#### INSTRUCTIONS FOR THE TASK
Print the entire listing. Each line must match the original exactly.

[start of SUPPLIED MATERIAL]

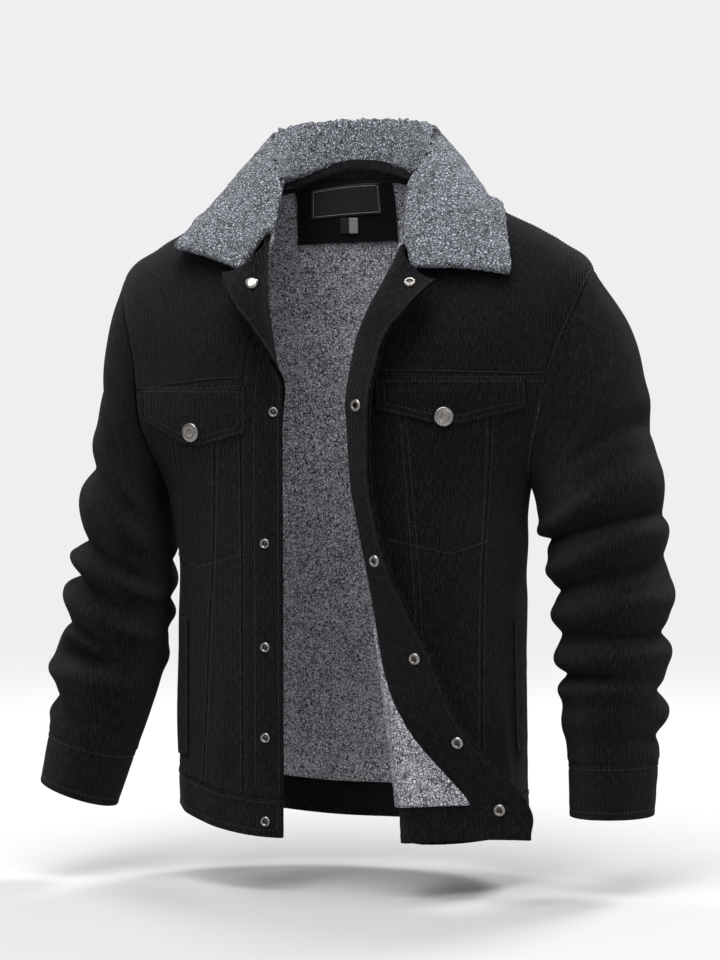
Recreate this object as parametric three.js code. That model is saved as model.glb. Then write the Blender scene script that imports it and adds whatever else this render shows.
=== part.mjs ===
// A sherpa lined corduroy trucker jacket, open at the front and filled out as if worn.
// Millimetres, +Z up, the wearer faces -Y and the wearer's left is +X.
// The origin is at the middle of the neck, where the shoulders carry the jacket.

import * as THREE from 'three';

// Cloth and seams
const shellThick = 2;
const liningThick = 5;
const seamGap = 0.5;
const layerGap = 1;
const lieGap = 0.5;
const collarThick = 8;
const bandProud = 1;
const bandDeep = 5;
const flapThick = 2.4;
const patchThick = 1.2;

// Cut widths, measured along the cloth from the front edge
const placketWidth = 42;
const facingWidth = 58;

// Rows of the body run up the jacket: 0 hem, 1 waist seam, 5 armpit, 8 shoulder tip, 12 neck
const hemRow = 0;
const waistRow = 1;
const armpitRow = 5;
const tipRow = 8;
const neckRow = 12;
const yokeSeamRow = 6.5;
const yokeNearZ = { left: -208, right: -216 };

function table(columns, lines) {
  const names = columns.split(' ');
  return lines.map((line) => Object.fromEntries(names.map((name, i) => [name, line[i]])));
}

// Side line, roll line and centre back of the body at each row
const bodyRows = {
  left: table('sideX sideZ rollX rollY rollZ', [
    [191, -677, 99, -106, -682],
    [190, -640, 97, -106, -644],
    [189, -560, 90, -108, -562],
    [188, -480, 84, -110, -480],
    [188, -400, 73, -113, -400],
    [194, -323, 58, -116, -326],
    [226, -240, 53, -118, -272],
    [250, -164, 50, -119, -236],
    [257, -103, 51, -119, -205],
    [222, -73, 55, -117, -170],
    [178, -50, 63, -113, -140],
    [128, -27, 70, -107, -112],
    [80, -6, 80, -97, -82],
  ]),
  right: table('sideX sideZ rollX rollY rollZ', [
    [-176, -657, -43, -112, -679],
    [-177, -620, -43, -112, -641],
    [-178, -548, -43, -113, -560],
    [-178, -472, -43, -114, -480],
    [-177, -396, -43, -115, -400],
    [-189, -327, -43, -116, -326],
    [-230, -256, -43, -117, -270],
    [-237, -184, -47, -118, -232],
    [-236, -109, -60, -118, -200],
    [-199, -78, -65, -116, -165],
    [-163, -57, -67, -112, -133],
    [-120, -34, -65, -106, -103],
    [-72, -7, -64, -97, -73],
  ]),
  back: table('midX midY midZ', [
    [7, 116, -686],
    [7, 116, -648],
    [6, 115, -565],
    [5, 114, -482],
    [5, 113, -402],
    [5, 113, -323],
    [6, 114, -248],
    [6, 113, -180],
    [5, 111, -130],
    [2, 108, -92],
    [-1, 104, -56],
    [-4, 96, -19],
    [-6, 85, 16],
  ]),
};

// How the front edge turns outwards at each row: its length, radius, angle and how far the edge drops
const edgeRolls = {
  left: table('length radius turn drop', [
    [158, 13, 176, 13],
    [156, 13, 176, 11],
    [107, 15, 171, 2],
    [90, 18, 162, 0],
    [68, 20, 152, 0],
    [62, 19, 150, 0],
    [62, 18, 152, 0],
    [63, 17, 154, 0],
    [58, 14, 156, 0],
    [55, 12, 159, -2],
    [61, 12, 160, -8],
    [54, 11, 163, -20],
    [42, 11, 166, -37],
  ]),
  right: table('length radius turn drop', [
    [0, 12, 90, 0],
    [0, 12, 90, 0],
    [0, 12, 90, 0],
    [0, 12, 90, 0],
    [0, 12, 90, 0],
    [0, 12, 90, 0],
    [0, 12, 90, 0],
    [6, 12, 90, 0],
    [23, 12, 110, 0],
    [37, 12, 150, -2],
    [51, 12, 158, -6],
    [50, 11, 163, -20],
    [47, 11, 166, -38],
  ]),
};

// X of the two slanting seams under each yoke, from the waist seam to the yoke seam
const slantSeams = {
  left: table('nearX farX', [
    [108, 156],
    [106, 156],
    [102, 156],
    [98, 156],
    [94, 157],
    [88, 161],
    [84, 166],
    [80, 168],
    [80, 168],
  ]),
  right: table('nearX farX', [
    [-134, -166],
    [-133, -166],
    [-128, -166],
    [-124, -166],
    [-119, -165],
    [-116, -163],
    [-113, -164],
    [-112, -166],
    [-112, -166],
  ]),
};

// How far the armhole reaches to the front and the back of the side line, in degrees
const armholeReach = { left: { front: 27, back: 24 }, right: { front: 29, back: 24 } };

// Soft drape folds of the body: which face, where, how wide, how they lean and how proud they stand
const bodyFolds = table('face angle z halfAngle halfHeight lean height', [
  ['left', 30, -600, 7, 70, 0.05, 4],
  ['left', 12, -560, 6, 90, -0.04, 3.5],
  ['left', 20, -350, 7, 60, 0.12, 4],
  ['right', 60, -600, 6, 70, 0.04, 3.5],
  ['right', 28, -590, 6, 80, -0.06, 4],
  ['right', 16, -345, 7, 55, -0.12, 5],
  ['back', 45, -590, 8, 80, 0.04, 4],
  ['back', 90, -600, 9, 90, -0.03, 3.5],
  ['back', 138, -580, 8, 85, -0.05, 4.5],
  ['back', 30, -330, 7, 80, 0.14, 5],
  ['back', 150, -335, 7, 80, -0.14, 5],
  ['back', 75, -150, 12, 25, 0.2, 2.5],
  ['back', 108, -155, 12, 25, -0.2, 2.5],
]);

// Sleeve rings from the armhole to the cuff seam: top point, under point, forward shift and half depth
const sleeveRings = {
  left: table('topX topZ underX underZ y depth', [
    [267, -106, 197, -331, 0, 52],
    [297, -160, 199, -340, 0, 60],
    [312, -226, 201, -353, 0, 66],
    [321, -282, 205, -368, -2, 69],
    [330, -333, 211, -388, -5, 69],
    [335, -384, 217, -416, -9, 66],
    [338, -439, 222, -446, -14, 63],
    [337, -490, 226, -492, -20, 59],
    [334, -540, 231, -542, -27, 54],
    [330, -600, 238, -603, -35, 47],
  ]),
  right: table('topX topZ underX underZ y depth', [
    [-236, -106, -188, -332, 0, 52],
    [-250, -148, -190, -343, 0, 60],
    [-259, -201, -190, -359, 0, 66],
    [-265, -264, -188, -376, -2, 69],
    [-274, -322, -187, -406, -5, 69],
    [-282, -375, -187, -437, -9, 66],
    [-289, -422, -188, -468, -14, 63],
    [-297, -475, -191, -500, -20, 59],
    [-305, -527, -200, -546, -27, 54],
    [-311, -583, -220, -606, -35, 47],
  ]),
};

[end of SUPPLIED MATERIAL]

#### OUTPUT FOR THIS EXERCISE
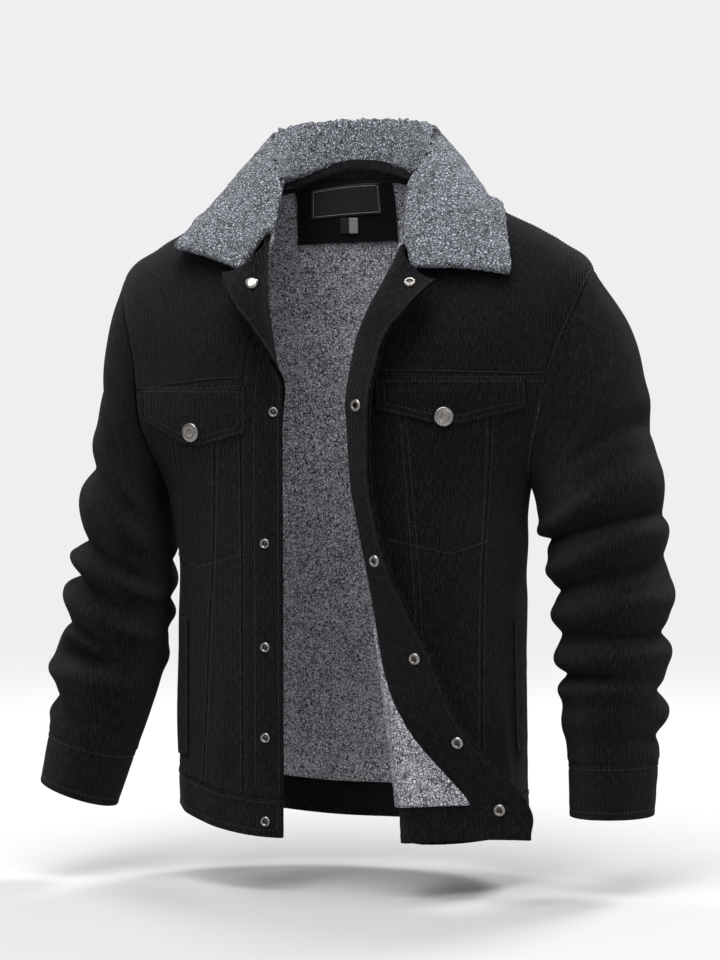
Recreate this object as parametric three.js code. That model is saved as model.glb. Then write the Blender scene script that imports it and adds whatever else this render shows.
=== part.mjs ===
// A sherpa lined corduroy trucker jacket, open at the front and filled out as if worn.
// Millimetres, +Z up, the wearer faces -Y and the wearer's left is +X.
// The origin is at the middle of the neck, where the shoulders carry the jacket.

import * as THREE from 'three';

// Cloth and seams
const shellThick = 2;
const liningThick = 5;
const seamGap = 0.5;
const layerGap = 1;
const lieGap = 0.5;
const collarThick = 8;
const bandProud = 1;
const bandDeep = 5;
const flapThick = 2.4;
const patchThick = 1.2;

// Cut widths, measured along the cloth from the front edge
const placketWidth = 42;
const facingWidth = 58;

// Rows of the body run up the jacket: 0 hem, 1 waist seam, 5 armpit, 8 shoulder tip, 12 neck
const hemRow = 0;
const waistRow = 1;
const armpitRow = 5;
const tipRow = 8;
const neckRow = 12;
const yokeSeamRow = 6.5;
const yokeNearZ = { left: -208, right: -216 };

function table(columns, lines) {
  const names = columns.split(' ');
  return lines.map((line) => Object.fromEntries(names.map((name, i) => [name, line[i]])));
}

// Side line, roll line and centre back of the body at each row
const bodyRows = {
  left: table('sideX sideZ rollX rollY rollZ', [
    [191, -677, 99, -106, -682],
    [190, -640, 97, -106, -644],
    [189, -560, 90, -108, -562],
    [188, -480, 84, -110, -480],
    [188, -400, 73, -113, -400],
    [194, -323, 58, -116, -326],
    [226, -240, 53, -118, -272],
    [250, -164, 50, -119, -236],
    [257, -103, 51, -119, -205],
    [222, -73, 55, -117, -170],
    [178, -50, 63, -113, -140],
    [128, -27, 70, -107, -112],
    [80, -6, 80, -97, -82],
  ]),
  right: table('sideX sideZ rollX rollY rollZ', [
    [-176, -657, -43, -112, -679],
    [-177, -620, -43, -112, -641],
    [-178, -548, -43, -113, -560],
    [-178, -472, -43, -114, -480],
    [-177, -396, -43, -115, -400],
    [-189, -327, -43, -116, -326],
    [-230, -256, -43, -117, -270],
    [-237, -184, -47, -118, -232],
    [-236, -109, -60, -118, -200],
    [-199, -78, -65, -116, -165],
    [-163, -57, -67, -112, -133],
    [-120, -34, -65, -106, -103],
    [-72, -7, -64, -97, -73],
  ]),
  back: table('midX midY midZ', [
    [7, 116, -686],
    [7, 116, -648],
    [6, 115, -565],
    [5, 114, -482],
    [5, 113, -402],
    [5, 113, -323],
    [6, 114, -248],
    [6, 113, -180],
    [5, 111, -130],
    [2, 108, -92],
    [-1, 104, -56],
    [-4, 96, -19],
    [-6, 85, 16],
  ]),
};

// How the front edge turns outwards at each row: its length, radius, angle and how far the edge drops
const edgeRolls = {
  left: table('length radius turn drop', [
    [158, 13, 176, 13],
    [156, 13, 176, 11],
    [107, 15, 171, 2],
    [90, 18, 162, 0],
    [68, 20, 152, 0],
    [62, 19, 150, 0],
    [62, 18, 152, 0],
    [63, 17, 154, 0],
    [58, 14, 156, 0],
    [55, 12, 159, -2],
    [61, 12, 160, -8],
    [54, 11, 163, -20],
    [42, 11, 166, -37],
  ]),
  right: table('length radius turn drop', [
    [0, 12, 90, 0],
    [0, 12, 90, 0],
    [0, 12, 90, 0],
    [0, 12, 90, 0],
    [0, 12, 90, 0],
    [0, 12, 90, 0],
    [0, 12, 90, 0],
    [6, 12, 90, 0],
    [23, 12, 110, 0],
    [37, 12, 150, -2],
    [51, 12, 158, -6],
    [50, 11, 163, -20],
    [47, 11, 166, -38],
  ]),
};

// X of the two slanting seams under each yoke, from the waist seam to the yoke seam
const slantSeams = {
  left: table('nearX farX', [
    [108, 156],
    [106, 156],
    [102, 156],
    [98, 156],
    [94, 157],
    [88, 161],
    [84, 166],
    [80, 168],
    [80, 168],
  ]),
  right: table('nearX farX', [
    [-134, -166],
    [-133, -166],
    [-128, -166],
    [-124, -166],
    [-119, -165],
    [-116, -163],
    [-113, -164],
    [-112, -166],
    [-112, -166],
  ]),
};

// How far the armhole reaches to the front and the back of the side line, in degrees
const armholeReach = { left: { front: 27, back: 24 }, right: { front: 29, back: 24 } };

// Soft drape folds of the body: which face, where, how wide, how they lean and how proud they stand
const bodyFolds = table('face angle z halfAngle halfHeight lean height', [
  ['left', 30, -600, 7, 70, 0.05, 4],
  ['left', 12, -560, 6, 90, -0.04, 3.5],
  ['left', 20, -350, 7, 60, 0.12, 4],
  ['right', 60, -600, 6, 70, 0.04, 3.5],
  ['right', 28, -590, 6, 80, -0.06, 4],
  ['right', 16, -345, 7, 55, -0.12, 5],
  ['back', 45, -590, 8, 80, 0.04, 4],
  ['back', 90, -600, 9, 90, -0.03, 3.5],
  ['back', 138, -580, 8, 85, -0.05, 4.5],
  ['back', 30, -330, 7, 80, 0.14, 5],
  ['back', 150, -335, 7, 80, -0.14, 5],
  ['back', 75, -150, 12, 25, 0.2, 2.5],
  ['back', 108, -155, 12, 25, -0.2, 2.5],
]);

// Sleeve rings from the armhole to the cuff seam: top point, under point, forward shift and half depth
const sleeveRings = {
  left: table('topX topZ underX underZ y depth', [
    [267, -106, 197, -331, 0, 52],
    [297, -160, 199, -340, 0, 60],
    [312, -226, 201, -353, 0, 66],
    [321, -282, 205, -368, -2, 69],
    [330, -333, 211, -388, -5, 69],
    [335, -384, 217, -416, -9, 66],
    [338, -439, 222, -446, -14, 63],
    [337, -490, 226, -492, -20, 59],
    [334, -540, 231, -542, -27, 54],
    [330, -600, 238, -603, -35, 47],
  ]),
  right: table('topX topZ underX underZ y depth', [
    [-236, -106, -188, -332, 0, 52],
    [-250, -148, -190, -343, 0, 60],
    [-259, -201, -190, -359, 0, 66],
    [-265, -264, -188, -376, -2, 69],
    [-274, -322, -187, -406, -5, 69],
    [-282, -375, -187, -437, -9, 66],
    [-289, -422, -188, -468, -14, 63],
    [-297, -475, -191, -500, -20, 59],
    [-305, -527, -200, -546, -27, 54],
    [-311, -583, -220, -606, -35, 47],
  ]),
};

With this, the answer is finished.